LIS模板.py

"""
贪心 + 二分查找
LIS[i]表示长度为 i+1 的子序列尾部元素的值
每次遍历到一个新元素,用二分查找法找到第一个大于等于它的元素,然后更新LIS
"""
# LIS模板


from typing import List, Tuple
from bisect import bisect_left, bisect_right


def LIS(nums: List[int], isStrict=True) -> int:
    """求LIS长度"""
    n = len(nums)
    if n <= 1:
        return n

    lis = []  # lis[i] 表示长度为 i 的上升子序列的最小末尾值
    f = bisect_left if isStrict else bisect_right
    for i in range(n):
        pos = f(lis, nums[i])
        if pos == len(lis):
            lis.append(nums[i])
        else:
            lis[pos] = nums[i]

    return len(lis)


def LISDp(nums: List[int], isStrict=True) -> List[int]:
    """求以每个位置为结尾的LIS长度(包括自身)"""
    if not nums:
        return []
    n = len(nums)
    res = [0] * n
    lis = []
    f = bisect_left if isStrict else bisect_right
    for i in range(n):
        pos = f(lis, nums[i])
        if pos == len(lis):
            lis.append(nums[i])
            res[i] = len(lis)
        else:
            lis[pos] = nums[i]
            res[i] = pos + 1
    return res


def getLIS(nums: List[int], isStrict=True) -> Tuple[List[int], List[int]]:
    """求LIS 返回(LIS,LIS的组成下标)"""
    n = len(nums)

    lis = []  # lis[i] 表示长度为 i 的上升子序列的最小末尾值
    dpIndex = [0] * n  # 每个元素对应的LIS长度
    f = bisect_left if isStrict else bisect_right
    for i in range(n):
        pos = f(lis, nums[i])
        if pos == len(lis):
            lis.append(nums[i])
        else:
            lis[pos] = nums[i]
        dpIndex[i] = pos

    res, resIndex = [], []
    j = len(lis) - 1
    for i in range(n - 1, -1, -1):
        if dpIndex[i] == j:
            res.append(nums[i])
            resIndex.append(i)
            j -= 1
    return res[::-1], resIndex[::-1]


def LISMaxSum(nums: List[int], isStrict=True) -> List[int]:
    """求以每个位置为结尾的LIS最大和(包括自身).最大上升子序列和."""

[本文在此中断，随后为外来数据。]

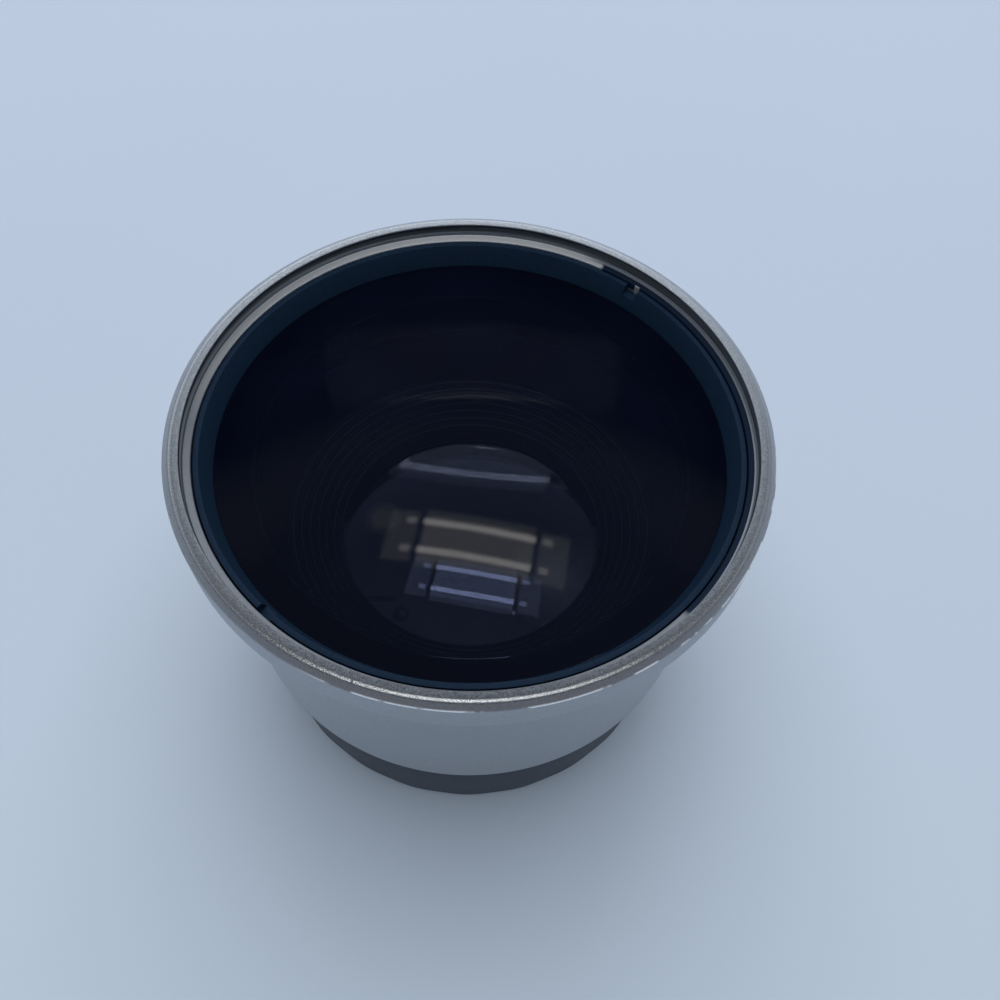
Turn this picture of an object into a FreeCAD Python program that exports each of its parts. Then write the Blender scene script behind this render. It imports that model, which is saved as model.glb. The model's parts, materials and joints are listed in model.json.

    def max(a: int, b: int) -> int:
        return a if a > b else b

    class BITPrefixMax:
        __slots__ = ("_max", "_tree")

        def __init__(self, max: int):
            self._max = max
            self._tree = dict()

        def set(self, index: int, value: int) -> None:
            index += 1
            while index <= self._max:
                self._tree[index] = max(self._tree.get(index, 0), value)
                index += index & -index

        def query(self, end: int) -> int:
            """Query max of [0, end)."""
            if end > self._max:
                end = self._max
            res = 0
            while end > 0:
                res = max(res, self._tree.get(end, 0))
                end -= end & -end
            return res

    n = len(nums)
    if n <= 1:
        return nums[:]
    max_ = 0
    for v in nums:
        max_ = max(max_, v)
    dp = BITPrefixMax(max_ + 5)
    res = [0] * n
    for i, v in enumerate(nums):
        preMax = dp.query(v) if isStrict else dp.query(v + 1)
        cur = preMax + v
        res[i] = cur
        dp.set(v, cur)
    return res


if __name__ == "__main__":
    assert LIS([10, 9, 2, 5, 3, 7, 101, 18]) == 4
    assert getLIS([10, 9, 2, 5, 3, 7, 101, 18]) == ([2, 3, 7, 18], [2, 4, 5, 7])

    assert LISMaxSum([10, 9, 2, 5, 3, 7, 101, 18]) == [10, 9, 2, 7, 5, 14, 115, 32]

    # 2826. 将三个组排序
    # https://leetcode.cn/problems/sorting-three-groups/description/
    # 从 0 到 n - 1 的数字被分为编号从 1 到 3 的三个组，数字 i 属于组 nums[i] 。
    # 你可以执行以下操作任意次：
    # 选择数字 x 并改变它的组。更正式的，你可以将 nums[x] 改为数字 1 到 3 中的任意一个。
    # 请你返回将 nums 变为 非递减数组 需要的最少步数。

    # !等价于保留最长的非递减子序列
    class Solution:
        def minimumOperations(self, nums: List[int]) -> int:
            return len(nums) - LIS(nums, isStrict=False)

    n = int(input())
    nums = list(map(int, input().split()))
    print(max(LISMaxSum(nums)))